While my interest in West Germany was minimal, I suddenly realized that now, the path to the rest of Europe and the world was open and that changed things.
Months later, I’d live in Paris, supported by an agency that helped to get Eastern European Intellectuals out of Eastern Europe. From there, I ended up studying French in Aix en Provence in a Gaullist institute. From there, I moved on to earn degrees in London, Zurich and NYC, and teach at the Bauhaus in Germany, and at universities in Arizona, Oregon, upstate New York, and now, New York City.
Having left Germany early in 1990, I missed out on all the inner-German tensions; I did not even get to own the infamous German-German dictionary.

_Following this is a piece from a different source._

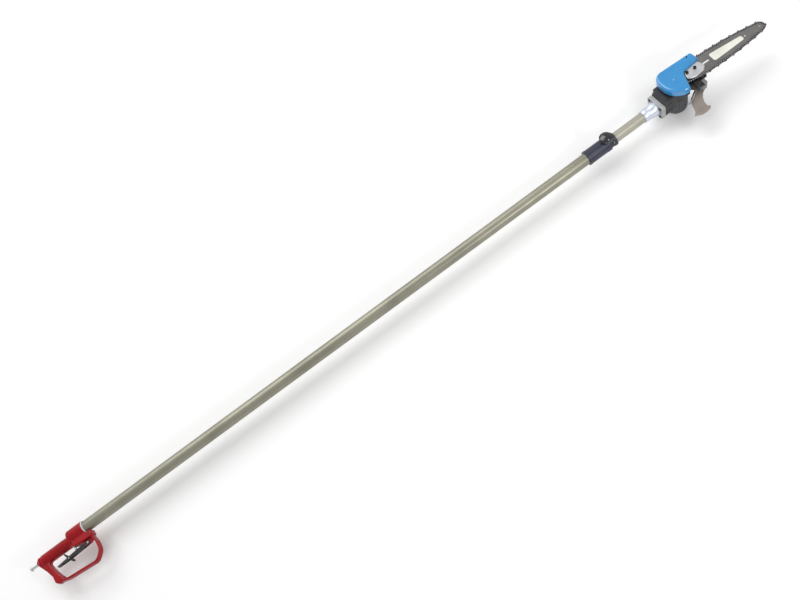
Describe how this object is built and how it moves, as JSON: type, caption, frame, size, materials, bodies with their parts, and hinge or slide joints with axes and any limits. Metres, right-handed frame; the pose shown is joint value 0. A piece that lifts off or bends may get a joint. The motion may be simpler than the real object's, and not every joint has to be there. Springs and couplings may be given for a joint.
{
  "type": "telescoping pole saw",
  "caption": "Compressed-air chain pruning saw on a telescoping two-stage aluminium pole, with a D-handle and trigger at one end and a bar, chain and pulling hook at the other.",
  "frame": {"origin": "centre of the end face of the air inlet nipple at the tail of the handle", "axes": "+X along the pole from the handle to the bar tip, +Y the side that faces up in use (away from the finger guard and the hook), +Z the right side of the tool, which faces up when it lies on its left side"},
  "size_m": [2.5312, 0.165, 0.1195],
  "materials": {
    "red_paint": "gloss red enamel on a casting",
    "champagne_anodised": "satin anodised, olive bronze",
    "pale_anodised": "satin anodised, pale champagne",
    "navy_plastic": "moulded, slightly shiny",
    "black_plastic": "moulded black",
    "black_steel": "black oxide",
    "bright_steel": "bright plated",
    "steel": "machined",
    "spring_steel": "spring wire",
    "silver_aluminium": "turned, bright",
    "flange_grey": "cast, bead blasted",
    "motor_grey": "dark grey coated casting",
    "cover_blue": "gloss light blue",
    "brass": "machined",
    "rubber": "nitrile",
    "white_ring": "moulded off-white",
    "vane_resin": "phenolic laminate",
    "bar_steel": "ground, grey",
    "panel_white": "off-white resin",
    "chain_steel": "oiled dark steel",
    "cutter_chrome": "dull plated cutters",
    "hook_steel": "beige-grey rolled plate",
    "bracket_grey": "grey cast block"
  },
  "bodies": {
    "pole": {"handle_body": "red_paint", "socket_ring": "white_ring", "socket_screw": "black_steel", "inlet_nipple": "bright_steel", "valve_cartridge": "brass", "valve_spring": "spring_steel", "trigger_pin": "steel", "outer_tube": "champagne_anodised", "clamp_collar": "navy_plastic", "guide_bush": "white_ring", "clamp_nut": "steel"},
    "valve": {"valve_seal": "rubber", "valve_stem": "bright_steel"},
    "trigger": {"trigger_lever": "black_plastic", "latch_pin": "steel"},
    "latch": {"lockoff_latch": "black_plastic"},
    "knob": {"clamp_bolt": "steel", "clamp_knob": "navy_plastic"},
    "head": {"inner_tube": "pale_anodised", "piston_head": "black_plastic", "piston_seals": "rubber", "ferrule": "silver_aluminium", "ferrule_pin": "steel", "flange_plate": "flange_grey", "flange_gasket": "rubber", "flange_screws": "bright_steel", "head_housing": "motor_grey", "motor_case": "motor_grey", "end_cap": "motor_grey", "end_cap_screws": "steel", "motor_liner": "steel", "front_end_plate": "steel", "rear_end_plate": "steel", "rotor_bearings": "bright_steel", "side_cover": "cover_blue", "cover_screws": "black_steel", "guide_bar": "bar_steel", "bar_inlay": "panel_white", "nose_bearing": "steel", "clamp_plate": "silver_aluminium", "bar_screws": "black_steel", "chain_drive_links": "chain_steel", "chain_tie_straps": "chain_steel", "chain_cutters": "cutter_chrome", "chain_rivets": "chain_steel", "hook_bracket": "bracket_grey", "pulling_hook": "hook_steel", "hook_screws": "black_steel", "chain_catcher": "black_plastic", "catcher_screws": "black_steel", "lever_screw": "steel"},
    "rotor": {"rotor": "steel", "rotor_vanes": "vane_resin", "sprocket": "black_steel", "sprocket_nut": "black_steel"},
    "nose": {"nose_sprocket": "steel"},
    "wire_lever": {"wire_lever": "black_steel"}
  },
  "joints": [
    {"name": "tube_slide", "type": "slide", "parent": "pole", "child": "head", "axis": [1, 0, 0], "range_m": [-0.095, 1.2]},
    {"name": "trigger_hinge", "type": "hinge", "parent": "pole", "child": "trigger", "pos_m": [0.183, -0.037, 0], "axis": [0, 0, -1], "range_deg": [0, 7], "stiffness_Nm_per_rad": 2, "springref_deg": -6.88, "deforming": ["valve_spring"]},
    {"name": "latch_hinge", "type": "hinge", "parent": "trigger", "child": "latch", "pos_m": [0.116, -0.0415, 0], "axis": [0, 0, 1], "range_deg": [0, 60]},
    {"name": "valve_slide", "type": "slide", "parent": "pole", "child": "valve", "axis": [0, 1, 0], "range_m": [0, 0.0052]},
    {"name": "knob_turn", "type": "hinge", "parent": "pole", "child": "knob", "pos_m": [2, 0.01, 0], "axis": [0, 0, 1], "range_deg": [0, 540]},
    {"name": "rotor_spin", "type": "hinge", "parent": "head", "child": "rotor", "pos_m": [2.2415, 0.01, 0], "axis": [0, 0, 1], "continuous": true, "deforming": ["chain_drive_links", "chain_tie_straps", "chain_cutters", "chain_rivets"]},
    {"name": "nose_spin", "type": "hinge", "parent": "head", "child": "nose", "pos_m": [2.51203, -0.00437, 0.048], "axis": [0, 0, 1], "continuous": true},
    {"name": "wire_lever_hinge", "type": "hinge", "parent": "head", "child": "wire_lever", "pos_m": [2.273, -0.0314, 0.0245], "axis": [0, 0, 1], "range_deg": [-12, 35]}
  ],
  "couplings": [
    {"joint": "latch_hinge", "follows": "trigger_hinge", "ratio": 8},
    {"joint": "valve_slide", "follows": "trigger_hinge", "m_per_rad": 0.041},
    {"joint": "nose_spin", "follows": "rotor_spin", "ratio": 1.2857}
  ]
}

(In 1954, the Communist party decided to abandon all American and religious references in German language and created its own, Soviet-leaning version of Deutsch. What was an astronaut for a West-German, would be a cosmonaut to an East-German, for example. And “angles” would be appropriately and conveniently secularized into “end-of-the-year-figures-with-wings.”)
Today, I am taken aback when West Germans make prejudicial remarks about their counterparts in the Eastern part of the country. Years ago, one woman from Hamburg, a lady well into her seventies, boasted to me that her son was a professor at MIT, but then she could not accept that I was also a professor, at SUNY Buffalo at the time. How could an East German “make it” in American academia? I felt embarrassed for her; it was like a bad dance move.
In 2014, these tensions are still present; cross marriages are rare even now, I’m told, and pensioners in East Berlin have crossed the invisible border in her city exactly no more than a handful of times over the past 25 years.
For my generation, the timing of the implosion of the German Democratic Republic was ideal. We had a protected childhood and good schooling but when it came time for higher education, suddenly, the world was open to us.
Today, I recall Bulgarian beaches, pubs in the Czech Republic, and also my later studies in France, the UK, Switzerland, and the United States.